The life of Neil Gaiman (so far)

Published 12:00 am Sunday, June 1, 2014

“The Art of Neil Gaiman” by Hayley Campbell (Harper Design, 320 pgs., $39.99)

If you haven’t heard of Neil Gaiman, you’ve missed a major force in creative fiction in the last 20 years. His offbeat writing runs from comics to films to television series to books.

The best way to meet the man, other than at a book reading, is in the new biography, “The Art of Neil Gaiman” by Hayley Campbell. Lushly illustrated, it’s a rich treat of an introduction to Gaiman and his work.

That “work” is imaginative fiction, science and fantasy, and all that lies outside the straight lines of a practical 9-to-5 life. It is also very dark, bloody and often drenched in Victorian gothic.

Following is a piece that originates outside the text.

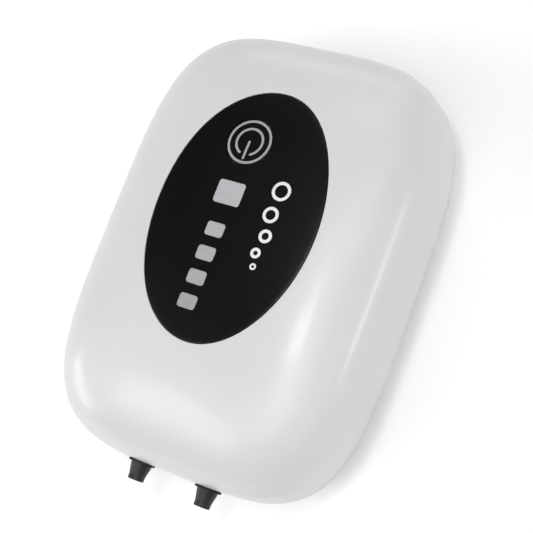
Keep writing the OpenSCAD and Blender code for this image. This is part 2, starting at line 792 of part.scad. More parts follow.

Campbell’s book shows the world of comic books where Gaiman found a home, ultimately creating a unique version of a classic DC title — “The Sandman,” who is generally known as benign. In Gaiman’s version, he becomes a dark, brooding figure, full of angst. Gaiman wrote the series for roughly seven years; “The Sandman” ended when he left.

It’s clear from “The Art of Neil Gaiman” that life, for Gaiman, always has something new to savor, investigate and use as grist for more stories. This is probably only Book 1 of his career and life.